John and Alice Clayton haven't just left England; they've left human civilization. Instead of trying to adapt to their surroundings, they try to make their surroundings adapt to them. John chops down trees to build their house, hunts the local animals for food, and crafts interior decorations out of clay and wood. His and Alice's home is symbolic of the security of Western culture. Within its walls they are civilized. They read books, have conversations, and try to make their lives as normal as possible. Forgetting the reality of their situation, they are lulled into complacency, which results in the dire effects of the first ape attack, proving that the resourceful white Westerners are no match for the strength and speed of the jungle's inhabitants. The jungle is the embodiment of danger, and its dark and deadly reach seeps through the cabin's walls following Alice's injury. Despite the trappings of home, John now realizes he is powerless against the dark creatures hiding within the trees. Threats surround his family on every side, and it is only a matter of time before he and his son meet their end, too.

John's knack for building houses and interior decorations out of rudimentary materials is certainly unusual for a man of his title and social class. Lords don't build their own houses or hunt for their food; they have people to do that for them. Yet Lord Greystoke is perfectly at ease hewing logs and skinning leopards and lions. This is partly because of the nature of pulp adventure stories, which are often laden with improbable events and fantastic characters that require a suspension of disbelief to be accepted by the reader, but it's also a function of John's overt masculinity. John Clayton is the embodiment of male strength, talent, and virtue; therefore, he can do these things without any training. His inherent knowledge of masculine tradecraft is similar to Alice's innate maternal instinct, which remains intact even after her sanity is gone.

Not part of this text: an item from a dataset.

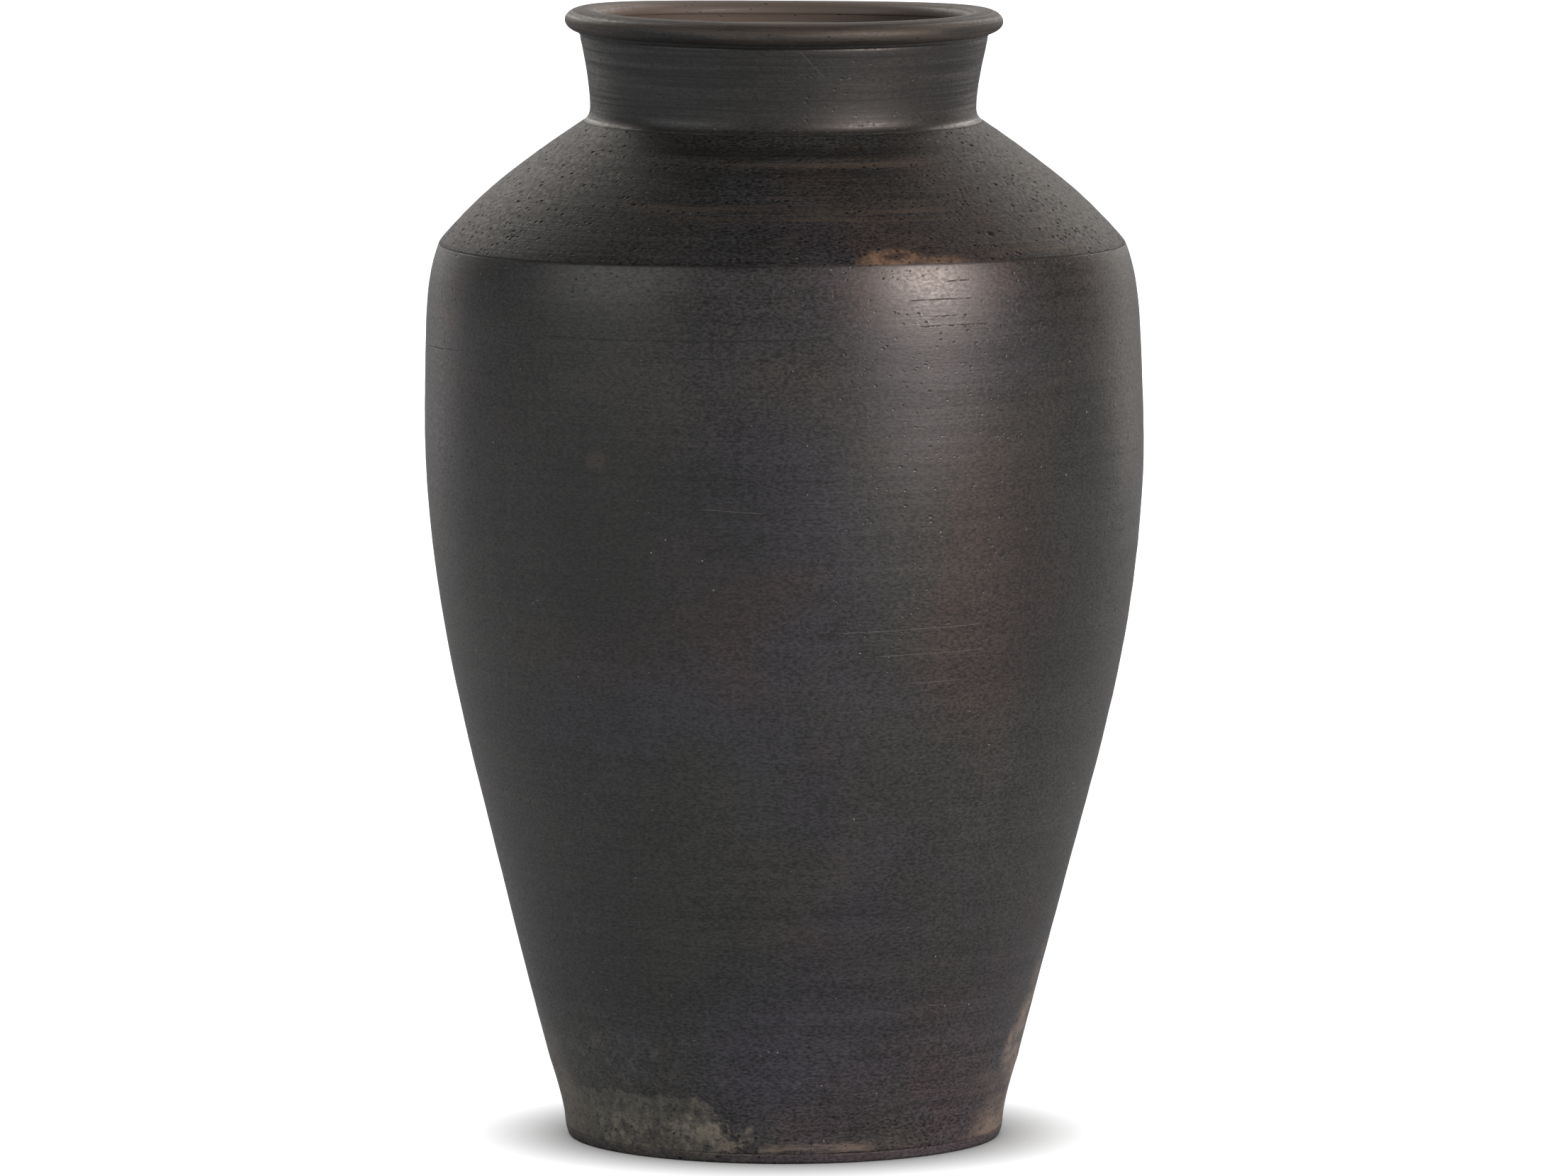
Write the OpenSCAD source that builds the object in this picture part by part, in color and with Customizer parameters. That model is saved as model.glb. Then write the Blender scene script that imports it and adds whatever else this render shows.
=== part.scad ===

Chapter 3 includes references to two things that will become important later in the book. The first is the unnamed baby, who the reader learns in the next chapter is none other than Tarzan. The second important reference is to that of John's journal. Written entirely in French, it is the one item in the cabin that contains any clues about what befell the Claytons when they reached Africa. It is also the missing piece to the adult Tarzan's identity. Connecting his past to his future, the journal must be discovered, interpreted, and understood before Tarzan can fully understand himself.